It is required that all of the data be written out exactly.

[START]

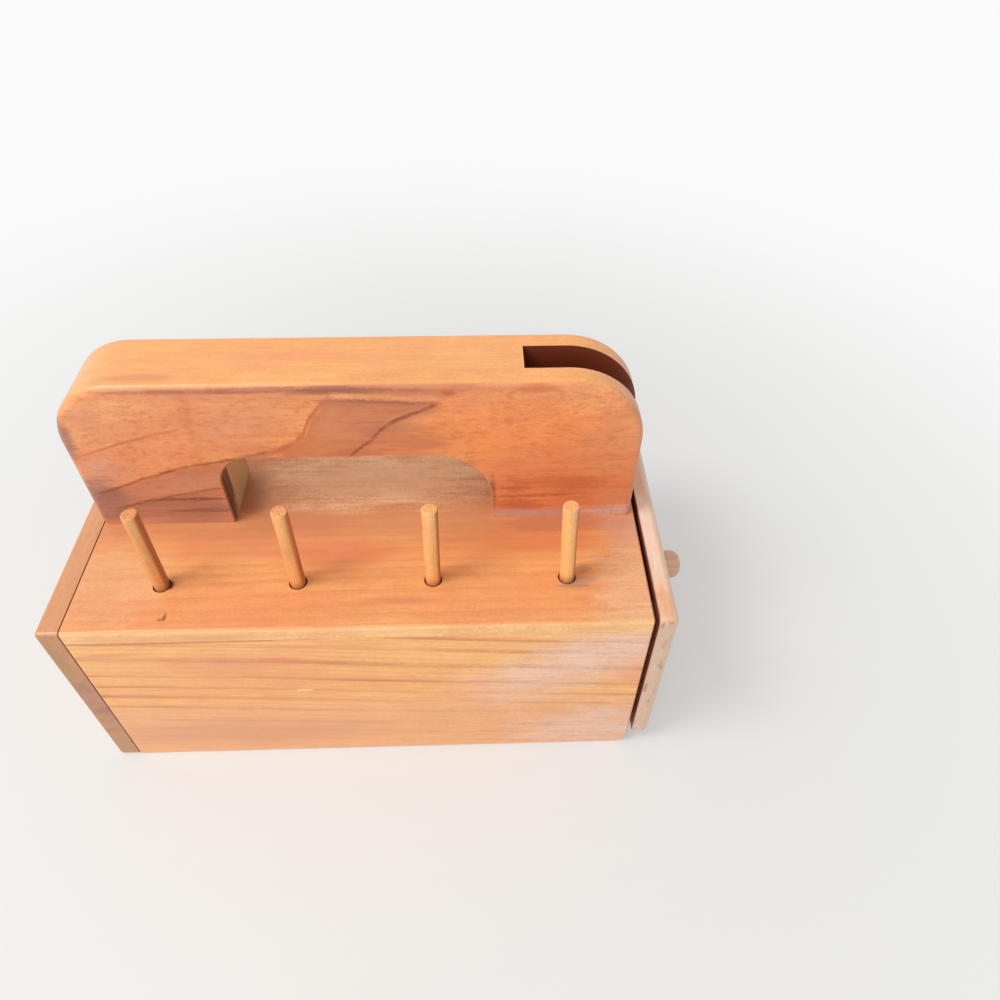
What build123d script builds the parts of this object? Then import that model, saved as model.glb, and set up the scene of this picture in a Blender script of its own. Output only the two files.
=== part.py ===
from build123d import *
import os

# Sewing box for thread spools, in millimetres. A low wooden case holds one drawer, which slides out
# of its right end. Two rows of pegs stand on the case for the spools, and between them a laminated
# handle has a finger hole and a pocket for a pair of shears.
# +X runs towards the drawer's knob, +Z is up, and -Y is the front. The origin is the centre of the
# case's underside.

# Case: five boards. The end plate covers the left ends of the other four.
case_length = 211.2
case_depth = 127.0
case_height = 87.5
end_plate_thickness = 8.2
top_thickness = 6.2
wall_thickness = 8.0
floor_thickness = 8.0
long_edge_radius = 1.5
plate_edge_radius = 1.2
end_edge_chamfer = 0.5
worn_corner_radius = 5.0
seam_chamfer = 0.3

# Handle: two cheeks glued to a core ply, standing on the top along its middle.
front_cheek_thickness = 7.5
core_thickness = 12.5
rear_cheek_thickness = 8.2
handle_rise = 65.3
handle_end_inset = 1.8
left_corner_radius = 23.5
right_corner_radius = 27.5
cheek_edge_radius = 2.4

# Finger hole, open down to the top between the handle's two feet.
left_foot_length = 50.0
right_foot_length = 53.4
finger_hole_height = 33.0
finger_hole_left_radius = 12.0
finger_hole_right_radius = 21.8
finger_hole_edge_chamfer = 0.5

# Shears pocket: the core ply is cut away, so the pocket opens upwards and through the right end.
pocket_floor_web = 4.0
pocket_roof_thickness = 8.0
pocket_length = 121.0
pocket_mouth_length = 42.4
pocket_corner_radius = 3.0

# Countersunk wood screws, one pattern for the handle and one for the knob.
screw_head_radius = 3.4
screw_shank_radius = 1.7
screw_slot_width = 0.9
screw_slot_depth = 0.8
screw_ease = 0.05
handle_screw_length = 32.0
handle_screw_setback = 13.0
knob_screw_length = 18.0

# Spool pegs: a front and a rear row. From just above the top, each peg's root is whittled to flats
# and glued in a wide blind hole. The front row was set by eye, so its pegs lean by a degree or two
# along X.
peg_radius = 2.75
peg_root_flat_count = 12
peg_shoulder_height = 0.6
peg_stand = 37.6
peg_pitch = 48.1
first_peg_distance = 29.8
peg_edge_distance = 20.1
peg_hole_depth = 4.7
peg_hole_ease = 0.5
front_peg_leans = (0.9, 0.5, 1.1, -1.8)
rear_peg_lean = 0.0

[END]

EXPECTED OUTPUT:
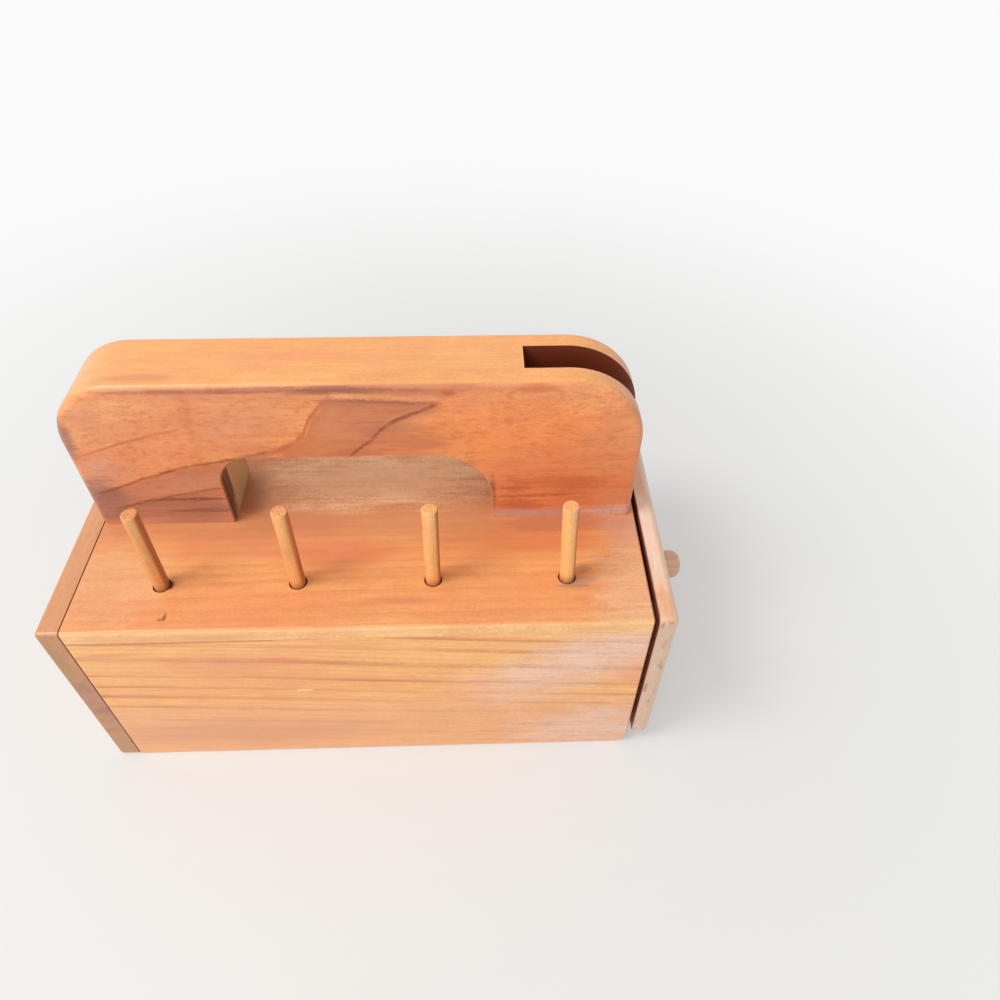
What build123d script builds the parts of this object? Then import that model, saved as model.glb, and set up the scene of this picture in a Blender script of its own. Output only the two files.
=== part.py ===
from build123d import *
import os

# Sewing box for thread spools, in millimetres. A low wooden case holds one drawer, which slides out
# of its right end. Two rows of pegs stand on the case for the spools, and between them a laminated
# handle has a finger hole and a pocket for a pair of shears.
# +X runs towards the drawer's knob, +Z is up, and -Y is the front. The origin is the centre of the
# case's underside.

# Case: five boards. The end plate covers the left ends of the other four.
case_length = 211.2
case_depth = 127.0
case_height = 87.5
end_plate_thickness = 8.2
top_thickness = 6.2
wall_thickness = 8.0
floor_thickness = 8.0
long_edge_radius = 1.5
plate_edge_radius = 1.2
end_edge_chamfer = 0.5
worn_corner_radius = 5.0
seam_chamfer = 0.3

# Handle: two cheeks glued to a core ply, standing on the top along its middle.
front_cheek_thickness = 7.5
core_thickness = 12.5
rear_cheek_thickness = 8.2
handle_rise = 65.3
handle_end_inset = 1.8
left_corner_radius = 23.5
right_corner_radius = 27.5
cheek_edge_radius = 2.4

# Finger hole, open down to the top between the handle's two feet.
left_foot_length = 50.0
right_foot_length = 53.4
finger_hole_height = 33.0
finger_hole_left_radius = 12.0
finger_hole_right_radius = 21.8
finger_hole_edge_chamfer = 0.5

# Shears pocket: the core ply is cut away, so the pocket opens upwards and through the right end.
pocket_floor_web = 4.0
pocket_roof_thickness = 8.0
pocket_length = 121.0
pocket_mouth_length = 42.4
pocket_corner_radius = 3.0

# Countersunk wood screws, one pattern for the handle and one for the knob.
screw_head_radius = 3.4
screw_shank_radius = 1.7
screw_slot_width = 0.9
screw_slot_depth = 0.8
screw_ease = 0.05
handle_screw_length = 32.0
handle_screw_setback = 13.0
knob_screw_length = 18.0

# Spool pegs: a front and a rear row. From just above the top, each peg's root is whittled to flats
# and glued in a wide blind hole. The front row was set by eye, so its pegs lean by a degree or two
# along X.
peg_radius = 2.75
peg_root_flat_count = 12
peg_shoulder_height = 0.6
peg_stand = 37.6
peg_pitch = 48.1
first_peg_distance = 29.8
peg_edge_distance = 20.1
peg_hole_depth = 4.7
peg_hole_ease = 0.5
front_peg_leans = (0.9, 0.5, 1.1, -1.8)
rear_peg_lean = 0.0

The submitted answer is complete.